1.6 Scope and Limitations of the study

The study focused on identifying major factors that are expected to influence household food insecurity and the copping strategies with limited number of households in the rural parts of Ebonyi. The study covered 120 households in Izzi LGA.

 

Due to financial and time limitations, the study didn’t focus on a comparative analysis of food insecurity problem between urban and Izzi. Despite the limited sample size and area, the study was concerned about transitory food insecurity faced by farm household for any magnitude ranging from mild to severe and hence doesn’t deal with causes of chronic food insecurity.

 

The major challenges the researcher faced were lack of financial support and willingness of the respondents to give the appropriate responses to the questions during data collection.

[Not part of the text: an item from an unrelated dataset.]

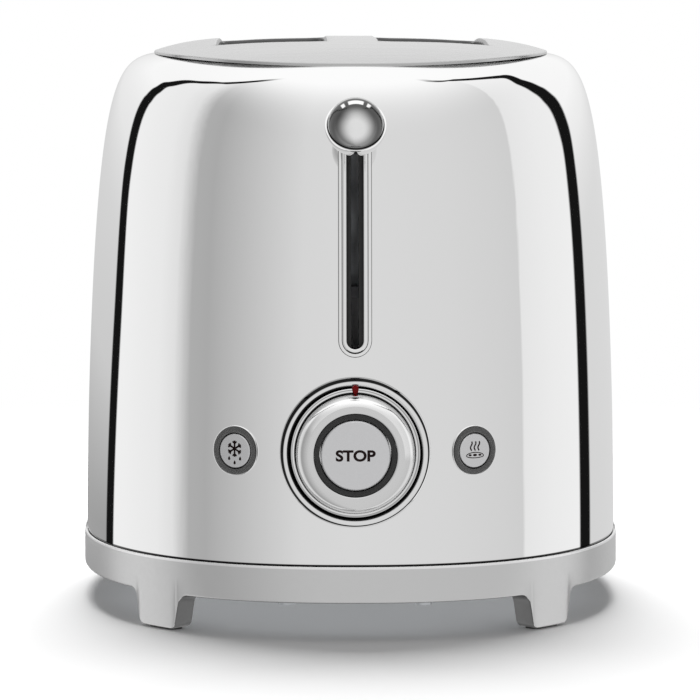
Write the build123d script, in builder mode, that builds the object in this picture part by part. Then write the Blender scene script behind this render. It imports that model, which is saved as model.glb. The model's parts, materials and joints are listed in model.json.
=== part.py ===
from build123d import *

import os
from math import atan2, cos, pi, sin

os.makedirs("parts", exist_ok=True)

# Millimetres. Z is up, the lever side faces -Y, and the origin is on the table under the middle of the legs.
# "Forward" is the distance from the middle towards the lever side, so forward = -y.

# Sleeve: a rounded-oval plan that shrinks with height and turns in at the shoulder
sleeve_half_width = 95.5
sleeve_half_length = 143.2
sleeve_bottom = 24.4
sleeve_top = 196.15
sleeve_wall = 1.2
plan_power = 2.3
lean_power = 1.585
shoulder_power = 17.6
sleeve_levels = 16
level_crowding = 2.5

# Top plate: a domed sheet whose rim lies on the shoulder
plate_inset_side = 24.8
plate_inset_end = 25.2
plate_power = 2.6
plate_rise = 5.3
plate_side_drop = 4.95
plate_end_drop = 8.05
plate_side_roll = 5.0
plate_end_roll = 3.8
plate_level_power = 2.8
plate_thickness = 1.2
plate_levels = 12
plate_crowding = 4
plate_form_depth = 12.0
plate_gap = 0.3
plate_overlap = 9.0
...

Despite all these challenges, the researcher did his level best to capture reliable information explaining the purpose of the study and the benefits it contributes to their well-being.

 

1.7  Organization of the paper

This paper is organized into six chapters. The first chapter comprises the introduction of the research consisting of the background of the study, statement of the problem, research questions, research objectives of the paper, significance, definition of terms, scope and limitations of the paper. The second chapter deals with literatures reviewed from various sources. The third chapter provides about the research methodology, the type of research design used the sampling techniques, the data collection methods and also data analysis. Chapter four consists of the major research findings and discussions and the paper winds up by presenting summary, conclusion and recommendations in chapter five.